Given instruction: Would you return the complete listing below word for word?

----------------

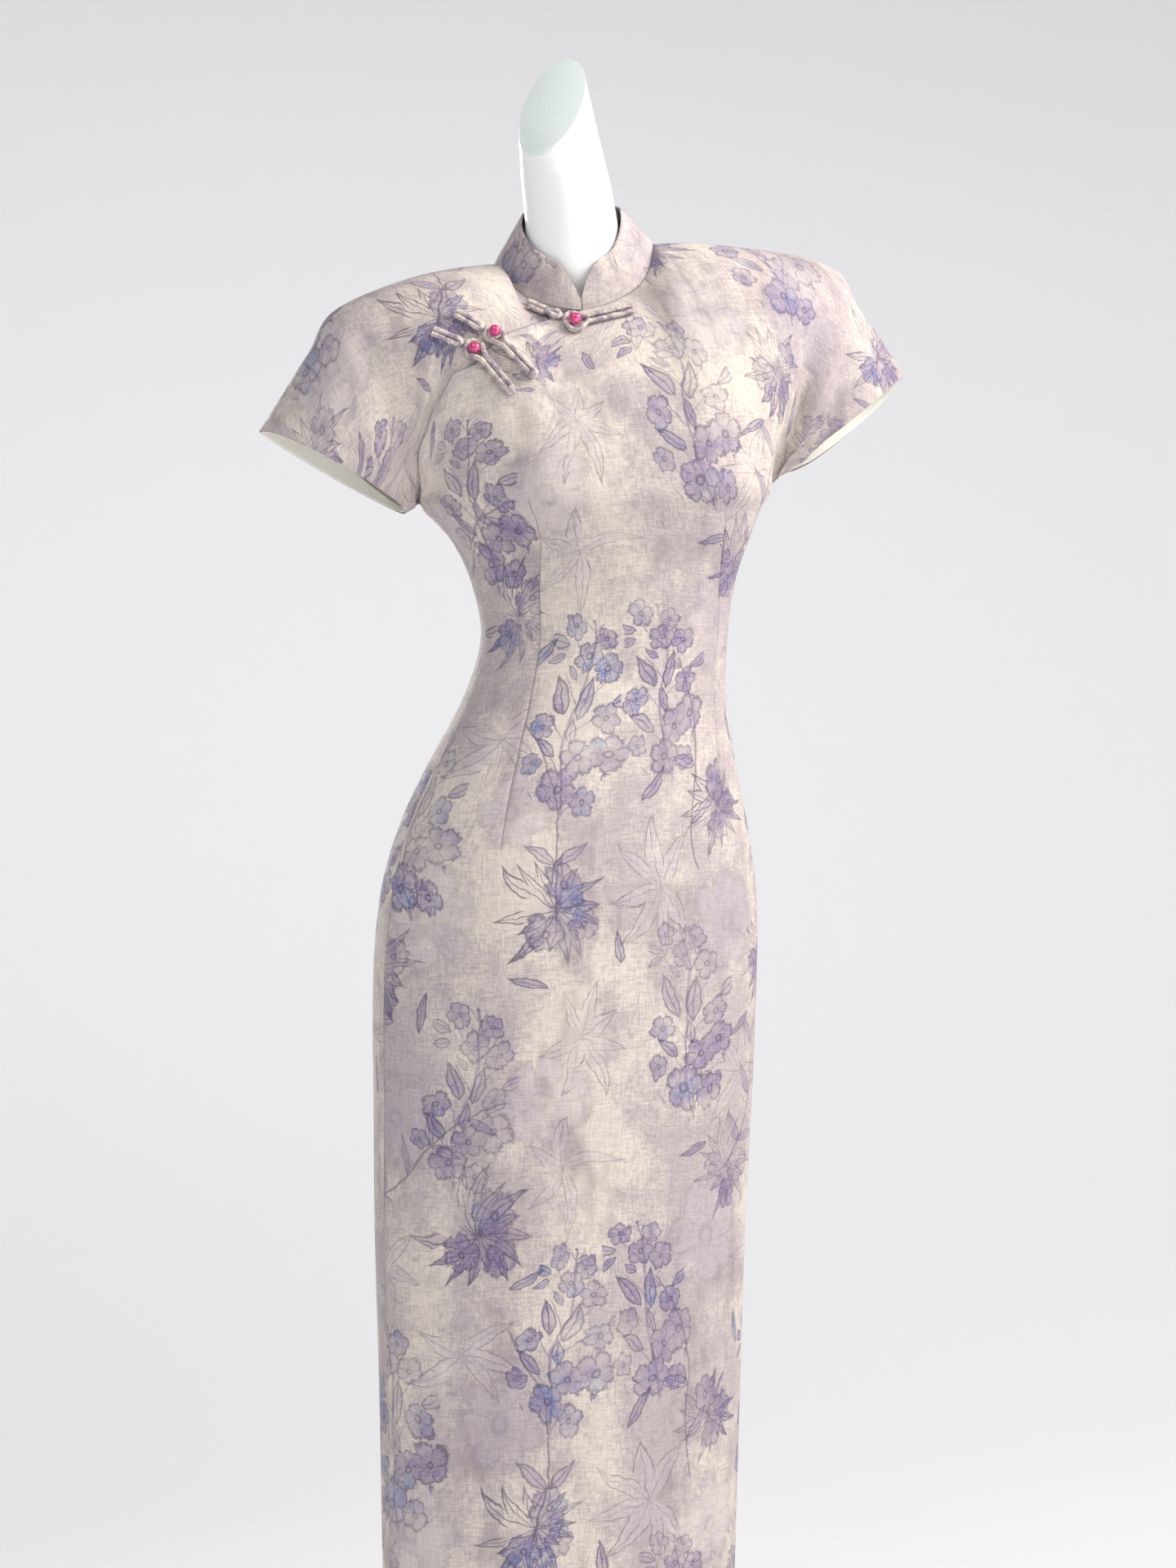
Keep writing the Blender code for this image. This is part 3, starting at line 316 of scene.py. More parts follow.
def clothGrid(levels, columns, back, sink=None):  # the surface with its folds and dart seams
    levels = np.asarray(levels, float)
    columns = np.array(np.broadcast_to(columns, (len(levels), np.shape(columns)[-1])), float)
    points, normals = bareGrid(levels, columns, back), gridNormals(levels, columns, back)
    share = ((levels - armpit) / yokeLevels)[:, None]
    seam = (columns <= 0) | (columns >= side)
    if levels[0] >= armpit:
        atTop = ((columns <= 2) | (columns >= 6)) & (share >= 1)
        seam = (seam & (share <= 0)) | atTop
    shared = unit(normals + gridNormals(levels, columns, not back))
    normals = np.where(seam[..., None], shared, normals)
    sleeve = np.clip(np.abs(columns - side / 2) - 3, 0, 1)
    calm = 1 - sleeve * (1 - np.clip(share / 0.12, 0, 1))
    calm = calm * np.clip((1 - share) / 0.12, 0, 1)
    millimetres = columnWidth * np.minimum(np.abs(columns - 2), np.abs(columns - 6))
    line = np.exp(-((millimetres / groove["half"]) ** 2)) * dartShare(points[..., 2], back) ** 0.4
    down = calm * foldDepth(points, back) + groove["depth"] * line
    if sink is not None:
        down = down + sink
    points = points - normals * down[..., None]
    if back:
        longer = smooth((columns - side - 1.2) / 1.8) * np.sin(np.pi * np.clip(share, 0, 1))
        points = points + (leftHem["longer"] * longer)[..., None] * leftHem["way"]
    return points, normals


edgeCurve = through(withEnds(openingLine), np.linspace(0, len(openingLine) - 1, 240))


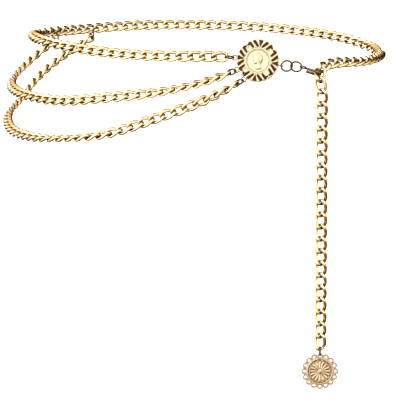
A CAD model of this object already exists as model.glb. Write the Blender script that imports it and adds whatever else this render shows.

----------------

Solution to the exercise:
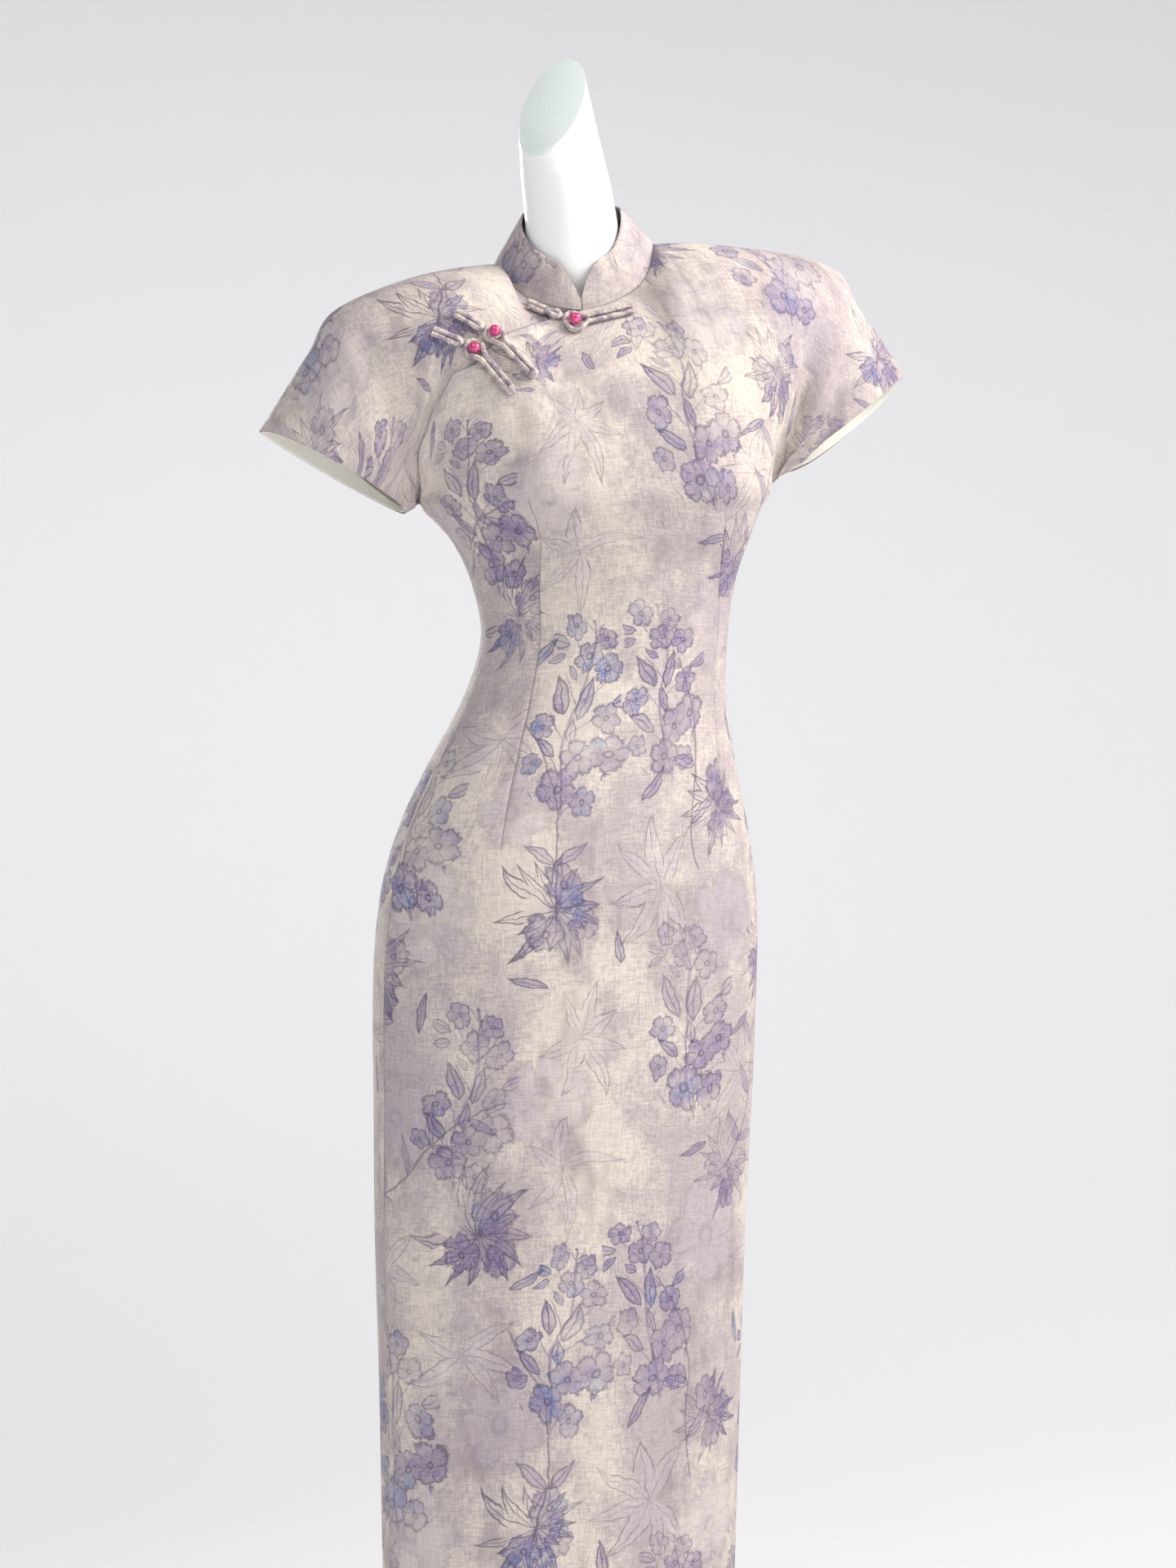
Keep writing the Blender code for this image. This is part 3, starting at line 316 of scene.py. More parts follow.
def clothGrid(levels, columns, back, sink=None):  # the surface with its folds and dart seams
    levels = np.asarray(levels, float)
    columns = np.array(np.broadcast_to(columns, (len(levels), np.shape(columns)[-1])), float)
    points, normals = bareGrid(levels, columns, back), gridNormals(levels, columns, back)
    share = ((levels - armpit) / yokeLevels)[:, None]
    seam = (columns <= 0) | (columns >= side)
    if levels[0] >= armpit:
        atTop = ((columns <= 2) | (columns >= 6)) & (share >= 1)
        seam = (seam & (share <= 0)) | atTop
    shared = unit(normals + gridNormals(levels, columns, not back))
    normals = np.where(seam[..., None], shared, normals)
    sleeve = np.clip(np.abs(columns - side / 2) - 3, 0, 1)
    calm = 1 - sleeve * (1 - np.clip(share / 0.12, 0, 1))
    calm = calm * np.clip((1 - share) / 0.12, 0, 1)
    millimetres = columnWidth * np.minimum(np.abs(columns - 2), np.abs(columns - 6))
    line = np.exp(-((millimetres / groove["half"]) ** 2)) * dartShare(points[..., 2], back) ** 0.4
    down = calm * foldDepth(points, back) + groove["depth"] * line
    if sink is not None:
        down = down + sink
    points = points - normals * down[..., None]
    if back:
        longer = smooth((columns - side - 1.2) / 1.8) * np.sin(np.pi * np.clip(share, 0, 1))
        points = points + (leftHem["longer"] * longer)[..., None] * leftHem["way"]
    return points, normals


edgeCurve = through(withEnds(openingLine), np.linspace(0, len(openingLine) - 1, 240))


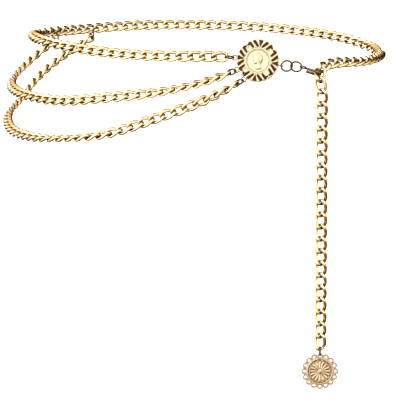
A CAD model of this object already exists as model.glb. Write the Blender script that imports it and adds whatever else this render shows.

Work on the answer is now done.